入社2年目にタイ工場に日本人幹部として赴いたとき、意気込んであれこれ指示したが、現地スタッフは動いてくれなかった。私が自分の考えばかり押しつけていたからだ。現地スタッフにしてみれば、自分の声を尊重してくれない上司には従えないということだろう。その苦い経験を機に、人を動かしたいならまず相手の話を聞くことから、と考えるようになった。

1992年、子会社社長として再びタイに送り込まれた私は、本社に第二工場の建設を要求した。当時は円高の影響で業績が厳しく、「一国一工場」が原則だっただけに、無謀な提案ともいえた。

それでも、この機を逃すと将来に禍根を残すと判断し、資金の算段などできることは全部整えて、1人で社長に直談判した。大きな提案なら何人かで説明にいくのが普通だが、私は難しい提案ほど1人で実行することにしている。責任もリスクも1人で負うことになるが、単身で乗り込む心意気や情熱を買ってもらえる。そこまで腹をくくれば、提案書の文章にも情熱や思いがこもる。逆に、集団陳情では一貫した説明ができないし、思いや本気度が伝わりにくい。

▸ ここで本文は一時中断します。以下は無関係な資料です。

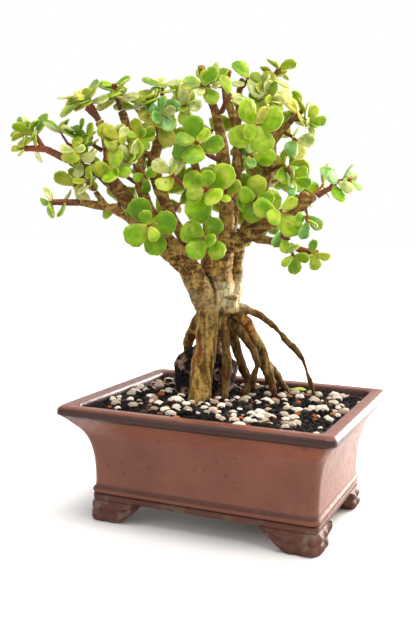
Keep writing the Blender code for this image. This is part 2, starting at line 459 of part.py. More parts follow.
SPRAYS = {
    "left_tip": (
        (((-122, -16, 262), (-133, -18, 267), (-142, -20, 271), (-150, -21, 271), (-158, -22, 271)),
         2.9, 2.1, 150, 9, 90, (12, 10)),
        (((-142, -20, 271), (-147, -22, 279), (-153, -24, 284), (-160, -25, 285)),
         1.9, 1.7, 12, 6, 55, (18, 16, 10)),
    ),
    "left_rosette": (
        (((-110, -14, 257), (-113, -6, 262), (-115, 2, 268)), 1.5, 1.2, 0, 6, 80, (14, 14, 12)),
    ),
    "left_up": (
        (((-105, -13, 260), (-110, -15, 270), (-114, -17, 278), (-115, -18, 284)),
         1.4, 1.0, 45, 6, 50, (13, 16, 11)),
        (((-107, -14, 265), (-118, -16, 270), (-126, -18, 277), (-129, -18, 283)),
         1.1, 0.9, 60, 9, 50, (15,)),
    ),
    "left_fork": (
        (((-96, -12, 269), (-103, -12, 271), (-108, -12, 276)), 1.8, 1.1, 75, 4, 70, (13, 15)),
    ),
    "left_under": (
        (((-107, -13, 255), (-114, -11, 249), (-118, -9, 243)), 1.3, 1.0, 0, 5, 80, (15, 17, 16)),
    ),
    "low_left_tip": (
        (((-112, 0, 231), (-122, -1, 231), (-134, -2, 231)), 2.5, 2.2, 60, 10, 80, (16, 12)),
    ),
    "limb_stub": (
        (((-99, 5, 238), (-103, 7, 243), (-106, 8, 247)), 1.8, 1.4, 30, 4, 60, (13, 11)),
    ),
    "upper_left": (
        (((-99, -8, 290), (-101, -8, 295), (-104, -5, 301), (-106, -2, 306)), 2.6, 1.1, 75, 3, 90, (14, 13)),
        (((-100, -8, 292), (-107, -6, 298), (-110, -5, 302), (-114, -5, 307)),
         2.0, 1.2, 150, 3, 70, (20, 18)),
    ),
    "top_left": (
        (((-84, -21, 299), (-86, -19, 304), (-87, -17, 310), (-89, -15, 318)),
         2.0, 2.0, 75, 5, 80, (17, 16, 13)),
    ),
    "top_mid_low": (
        (((-58, -29, 292), (-62, -27, 301), (-65, -25, 309)), 1.5, 1.1, 15, 4, 70, (17, 15)),
    ),
    "top_mid": (
        (((-54, -30, 308), (-54, -29, 315), (-54, -28, 320)), 2.2, 1.3, 15, 5, 75, (17, 17)),
    ),
    "coral_tip": (
        (((-56, -29, 288), (-54, -18, 292), (-54, -12, 296)), 1.8, 1.5, 30, 5, 90, (20, 12, 16)),
    ),
    "thin_limb_tip": (
        (((-35, -28, 303), (-36, -22, 305), (-38, -14, 302)), 2.0, 1.6, 0, 4, 80, (16, 14, 13)),
    ),
    "tall_stub": (
        (((-20, -5, 311), (-22, 2, 313), (-25, 7, 315)), 1.6, 1.2, 45, 4, 80, (17, 16)),
    ),
    "top_centre": (
        (((-8, -23, 316), (-13, -20, 319), (-17, -17, 322)), 1.4, 1.1, 60, 3, 70, (14, 13)),
    ),
    "top_stub": (
        (((4, -28, 316), (8, -24, 320), (10, -20, 324)), 1.6, 1.2, 105, 4, 90, (13, 20)),
    ),
    "coral_centre": (
        (((-11, -6, 294), (-8, 2, 301), (-5, 6, 306), (-3, 8, 308)), 2.0, 1.6, 105, 5, 70, (15, 15)),
    ),
    "front_rosette_high": (
        (((22, -32, 295), (17, -10, 290), (14, 12, 287)), 2.2, 2.0, 115, 4, 62, (24, 21)),
    ),
    "tall_right_side": (
        (((23, -34, 313), (20, -27, 317), (20, -21, 320)), 1.4, 1.2, 150, 4, 70, (14, 13)),
    ),
    "tall_right_tip": (
        (((26, -35, 322), (29, -35, 328), (34, -35, 334)), 2.2, 1.7, 45, 8, 90, (20, 15)),
    ),
    "pink_node": (
        (((18, -33, 304), (22, -22, 308), (27, -16, 309)), 1.5, 1.3, 105, 4, 50, (18, 14)),
    ),
    "right_tip": (
        (((41, -25, 292), (46, -23, 296), (51, -22, 301)), 2.5, 1.4, 165, 4, 70, (17, 13)),
        (((44, -24, 295), (50, -20, 293), (56, -17, 293)), 1.4, 1.1, 90, 4, 70, (15, 12)),
    ),
    "right_mid": (
        (((36, -28, 286), (42, -21, 283), (46, -14, 278)), 1.5, 1.2, 30, 5, 50, (17, 14)),
    ),
    "right_inner": (
        (((27, -30, 256), (34, -23, 260), (41, -17, 260)), 1.9, 1.6, 150, 4, 70, (16, 13)),
        (((35, -22, 260), (42, -14, 255), (45, -9, 249)), 1.4, 1.1, 45, 5, 40, (14, 15)),
    ),
    "fork_stub": (
        (((25, -31, 259), (17, -22, 263), (11, -15, 268)), 1.8, 1.6, 105, 4, 90, (18, 12)),
    ),
    "front_rosette_right": (
        (((14, -36, 218), (15, -16, 227), (16, 6, 236)), 1.9, 1.5, 85, 6, 62, (21, 19, 14)),
        (((15, -18, 226), (4, -4, 232), (-5, 9, 238)), 1.5, 1.2, 135, 8, 80, (14,)),
    ),
    "front_rosette_mid": (
        (((-5, -6, 231), (-13, 12, 237), (-22, 28, 242)), 2.0, 1.6, 145, 5, 62, (24, 19, 14)),
    ),
    "front_rosette_upper": (
        (((-9, -6, 262), (-19, 6, 266), (-26, 14, 271), (-28, 23, 275)), 1.9, 1.4, 100, 5, 60, (20, 20, 14)),
    ),
    "front_rosette_low": (
        (((-14, -10, 193), (-18, 10, 202), (-21, 26, 208)), 2.1, 1.6, 55, 4, 60, (19, 18, 14)),
    ),
    "left_front_rosette": (
        (((-61, -7, 214), (-61, 6, 215), (-60, 18, 215)), 2.0, 1.5, 25, 5, 65, (22, 21, 12)),
    ),
    "under_left": (
        (((-70, -8, 224), (-71, 1, 226), (-70, 6, 223)), 1.3, 1.0, 0, 5, 30, (17, 12)),
    ),
    "limb_rosette": (
        (((-85, -10, 241), (-87, 1, 249), (-87, 9, 254)), 1.5, 1.3, 80, 3, 60, (15, 15)),
    ),
    "limb_top": (
        (((-69, -16, 252), (-73, -6, 259), (-76, 2, 263)), 1.6, 1.2, 150, 5, 50, (18, 12)),
        (((-73, -7, 258), (-67, -3, 253), (-63, 0, 249)), 1.2, 1.0, 105, 4, 70, (11, 12)),
    ),
    "upper_cluster": (
        (((-75, -19, 276), (-72, -9, 278), (-69, 2, 278)), 1.5, 1.2, 105, 7, 80, (14, 14)),
    ),
    "upper_cluster_side": (
        (((-93, -8, 274), (-88, -1, 278), (-83, 6, 276)), 1.4, 1.1, 45, 6, 90, (15, 12)),
    ),
    "low_right": (
        (((32, 5, 204), (42, 8, 201), (52, 11, 198), (61, 13, 197)), 2.6, 2.1, 0, 8, 90, ()),
        (((41, 8, 201), (43, 13, 198), (43, 17, 194)), 1.3, 1.0, 20, 4, 60, (17, 12)),
        (((55, 12, 198), (57, 16, 196)), 1.2, 1.0, 20, 2, 80, (13,)),
    ),
    "centre_left_rosette": (
        (((-21, -25, 231), (-32, -6, 241), (-41, 6, 247), (-46, 14, 253)), 1.9, 1.5, 165, 5, 55, (16, 15)),
    ),
    "hanging_pair": (
        (((50, 9, 231), (52, 15, 226), (52, 19, 219)), 1.4, 1.2, 60, 5, 50, (14, 13)),
    ),
    "right_leaves": (
        (((29, 0, 219), (31, 9, 224), (33, 15, 227)), 1.8, 1.4, 40, 5, 70, (21, 16)),
        (((31, 9, 224), (35, 12, 215), (36, 14, 207)), 1.3, 1.1, 120, 5, 35, (14, 15)),
    ),
    "right_spray": (
        (((58, 12, 237), (66, 13, 241), (72, 12, 248), (77, 10, 251), (84, 8, 249)),
         2.2, 1.4, 45, 6, 70, (14, 12)),
        (((64, 13, 240), (70, 17, 244), (73, 20, 248)), 1.5, 1.2, 165, 4, 80, (17, 15)),
    ),
    "back_left": (
        (((-49, -5, 204), (-53, -22, 213), (-57, -38, 220), (-60, -52, 226)), 2.4, 1.5, 20, 7, 60, (22, 20)),
        (((-55, -28, 216), (-46, -40, 224), (-41, -51, 232)), 1.7, 1.3, 60, 6, 60, (20,)),
        (((-57, -38, 220), (-69, -44, 227), (-78, -50, 236)), 1.7, 1.3, 100, 6, 60, (20,)),
    ),
    "back_left_end": (
        (((-98, -12, 253), (-99, -26, 257), (-101, -40, 260)), 1.9, 1.3, 30, 6, 60, (18, 16)),
        (((-98, -20, 255), (-107, -34, 262), (-115, -42, 268)), 1.5, 1.2, 75, 6, 60, (18,)),
        (((-99, -26, 257), (-91, -36, 264), (-88, -44, 272)), 1.5, 1.2, 120, 6, 60, (18,)),
    ),
    "back_low_left": (
        (((-84, 4, 225), (-84, -12, 224), (-86, -26, 228), (-88, -38, 234)), 1.9, 1.3, 45, 6, 60, (18, 14)),
    ),
    "back_centre_low": (
        (((-21, -25, 231), (-22, -40, 237), (-22, -54, 243)), 2.2, 1.5, 15, 6, 60, (22, 20)),
        (((-21, -33, 234), (-32, -46, 240), (-40, -56, 248)), 1.7, 1.3, 60, 6, 60, (20, 18)),
        (((-22, -40, 237), (-12, -50, 243), (-6, -58, 252)), 1.7, 1.3, 110, 6, 60, (20,)),
    ),
    "back_centre_high": (
        (((-30, -28, 264), (-31, -42, 270), (-32, -55, 277)), 2.0, 1.4, 40, 6, 60, (20, 18)),
        (((-30, -34, 266), (-42, -46, 274), (-50, -54, 284)), 1.6, 1.2, 0, 6, 60, (18,)),
        (((-31, -42, 270), (-22, -52, 280), (-16, -58, 290)), 1.6, 1.2, 80, 6, 60, (18,)),
    ),
    "back_right": (
        (((23, -34, 243), (26, -48, 249), (28, -62, 254)), 2.2, 1.5, 25, 6, 60, (22, 20)),
        (((24, -40, 246), (38, -52, 252), (47, -60, 260)), 1.7, 1.3, 70, 6, 60, (20, 18)),
        (((26, -48, 249), (16, -56, 258), (11, -62, 267)), 1.6, 1.2, 120, 6, 60, (18,)),
    ),
    "back_right_high": (
        (((28, -32, 282), (31, -46, 288), (33, -58, 295)), 2.0, 1.4, 50, 6, 60, (20, 18)),
        (((29, -38, 285), (41, -48, 294), (49, -55, 303)), 1.5, 1.2, 10, 6, 60, (18,)),
        (((30, -42, 287), (20, -52, 298), (14, -57, 308)), 1.5, 1.2, 90, 6, 60, (18,)),
    ),
    "back_right_low": (
        (((9, -36, 204), (12, -50, 209), (15, -62, 215)), 2.0, 1.4, 35, 6, 60, (20, 18)),
        (((11, -44, 207), (24, -54, 214), (32, -62, 223)), 1.6, 1.2, 80, 6, 60, (18, 16)),
        (((11, -44, 207), (1, -54, 215), (-5, -62, 225)), 1.6, 1.2, 130, 6, 60, (20,)),
    ),
    "back_far_right": (
        (((45, 7, 227), (48, -9, 231), (51, -23, 236), (53, -35, 242)), 2.0, 1.4, 60, 7, 60, (18, 18)),
        (((49, -14, 233), (61, -22, 239), (69, -30, 247)), 1.5, 1.2, 15, 6, 60, (18,)),
    ),
    "back_upper_left": (
        (((-68, -14, 241), (-70, -29, 247), (-73, -43, 254)), 2.0, 1.4, 10, 6, 60, (20, 18)),
        (((-69, -22, 244), (-82, -36, 252), (-90, -44, 262)), 1.6, 1.2, 55, 6, 60, (18, 16)),
    ),
    "back_top": (
        (((-57, -28, 280), (-58, -42, 290), (-60, -53, 300)), 1.9, 1.3, 30, 6, 60, (18, 18)),
        (((-57, -35, 285), (-69, -44, 296), (-77, -50, 306)), 1.5, 1.2, 75, 6, 60, (18,)),
        (((-58, -42, 290), (-48, -48, 302), (-42, -52, 313)), 1.5, 1.2, 120, 6, 60, (16,)),
    ),
}
JOINT_GAP = 0.2
STEM_STEP = 10.0
STEM_SIDES = 4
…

もちろん、思いだけで人は動かない。私は「○○をすれば、会社や事業はこういう姿や結果になる」と語ることにしている。この方法が奏功したのか、何度も跳ね返されながらも提案はついに実現した。

このように最終的なイメージを具体的に描いてみせる手法は20代の頃から心がけてきた。報告書や提案書を書く際、状況説明や分析に力を入れすぎて、取るべきアクションとそれによる結果が見えてこなければ、相手の心をつかめない。枝や葉をいくら集めても、根や幹が見えなければ意味はない。

経営者や管理職が部下を動かすときは、現場・現物・現実を理解してから、目指す姿を明快に語り、具体的に指示する。

一方、現場の従業員が上司や会社を動かそうとするなら、会社の経営戦略を熟知したうえで、アクションと結果を具体的に描き、それが戦略にどう絡んでいるかを語ればよい。会社の戦略に沿った提案なら半ば通ったも同然。却下するには相当な理由がいる。人を動かしたければ、相手を徹底的に知ることだ。結局、これに尽きる。